- [MATERIAL PROVIDED]
********
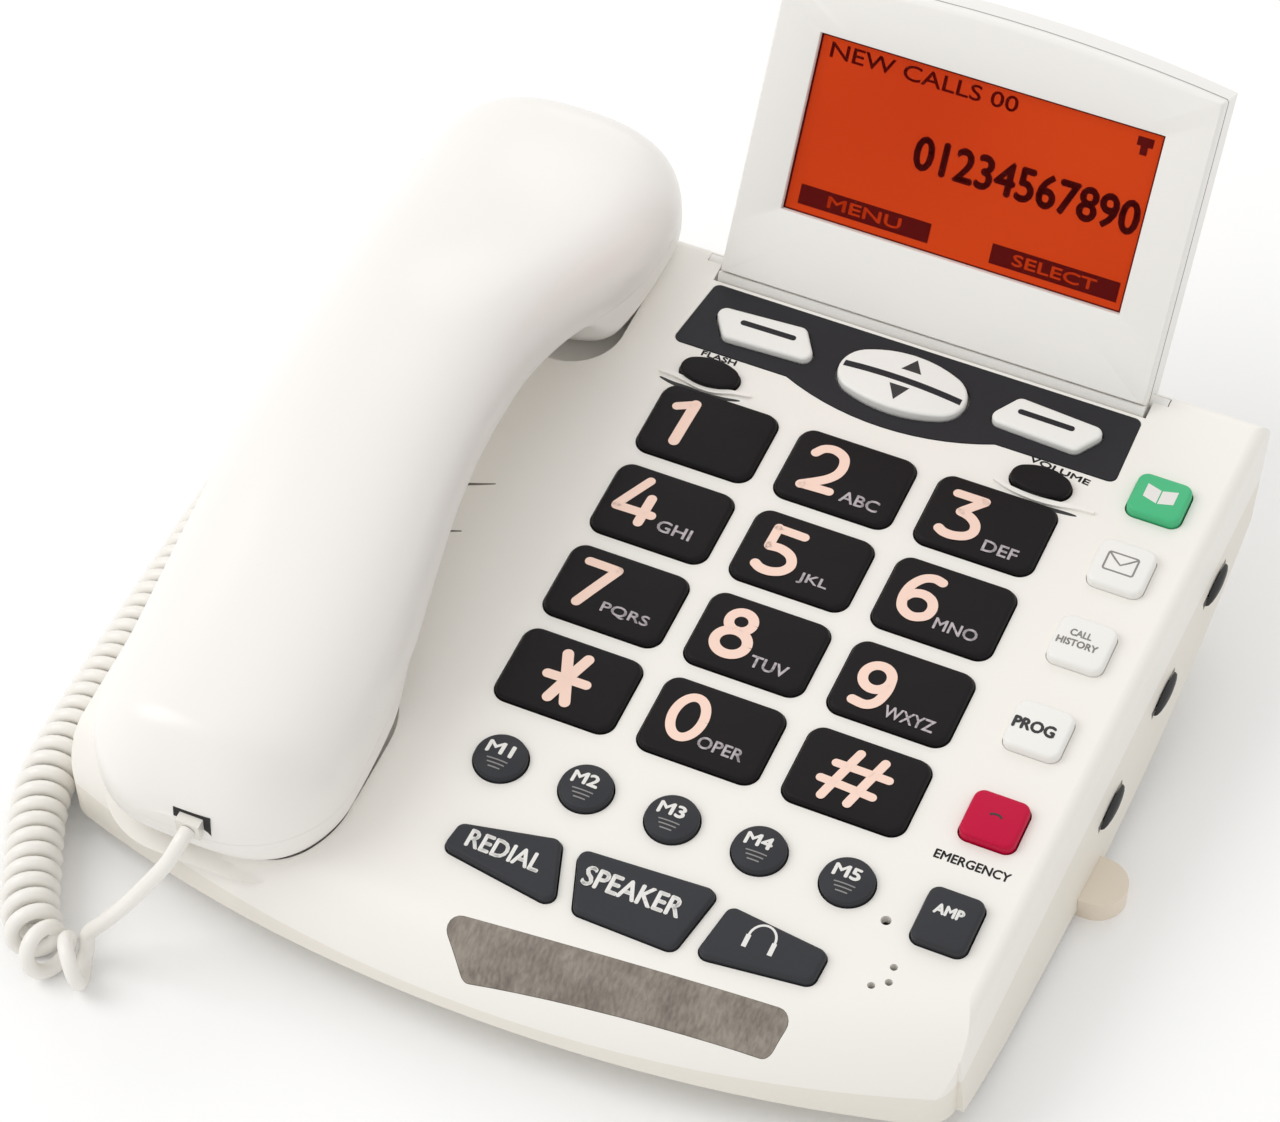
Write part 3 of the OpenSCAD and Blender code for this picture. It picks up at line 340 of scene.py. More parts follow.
def moulded(name, colour, rough, drift, grain, bump, coat=0.0, metal=0.0, shine=0.5):
    # Plastic, rubber or metal: the grain group feeds colour, roughness and bump (its height in mm).
    m = newMaterial(name, {"Metallic": metal, "Specular IOR Level": shine, "Coat Weight": coat,
                           "Coat Roughness": 0.15})
    n = m.node_tree.nodes
    shader = n["Principled BSDF"]
    g = n.new("ShaderNodeGroup")
    g.node_tree = grainGroup
    for socket, value in (("Color", linear(colour)), ("Drift", drift), ("Grain Scale", grain), ("Roughness", rough)):
        g.inputs[socket].default_value = value
    b = addNode(n, "Bump", {"Strength": 0.35, "Distance": bump / 1000})
    join(m.node_tree, (g, "Color", shader, "Base Color"), (g, "Roughness", shader, "Roughness"),
         (g, "Height", b, "Height"), (b, "Normal", shader, "Normal"))
    m.diffuse_color = linear(colour)
    return m


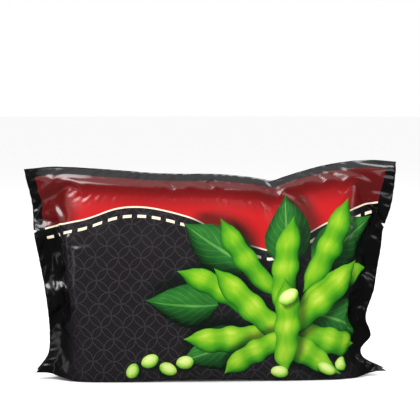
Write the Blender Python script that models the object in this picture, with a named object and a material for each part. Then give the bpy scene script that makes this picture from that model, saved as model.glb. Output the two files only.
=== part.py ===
********
Find how many lines in the material hold the word "Write" and state that number alone.

- [EXERCISE SOLUTION] 2